NATURAL
Becoming consistent with Being
Everyday human activities such as building a house on a hill by a stream, laying a network of telephone conduits, navigating the solar system, require plans that can work. Planning any such undertaking requires the development of thinking about space. Each development involves many steps of thought and many related geometrical constructions on spaces. Because of the necessary multistep nature of thinking about space, uniquely mathematical measures must be taken to make it reliable. Only explicit principles of thinking (logic) and explicit principles of space (geometry) can guarantee reliability.

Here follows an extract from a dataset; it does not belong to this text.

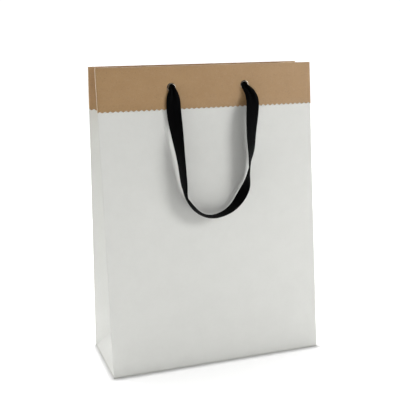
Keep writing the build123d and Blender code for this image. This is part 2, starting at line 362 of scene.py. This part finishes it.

The great advance made by the category theory / theory of naturality invented 60 years ago by Eilenberg and MacLane permitted making the principles of logic and geometry explicit; this was accomplished by discovering the common form of logic and geometry so that the principles of the relation between the two are also explicit. They solved a problem opened 2300 years earlier by Aristotle with his initial inroads into making explicit the Categories of Concepts. In the 21st century, their solution is applicable not only to plane geometry and to medieval syllogisms, but also to infinite-dimensional spaces of transformations, to "spaces" of data, and to other conceptual tools that are applied thousands of times a day. The form of the principles of both logic and geometry was discovered by categorists to rest on "naturality" of the transformations between spaces and the transformations within thought.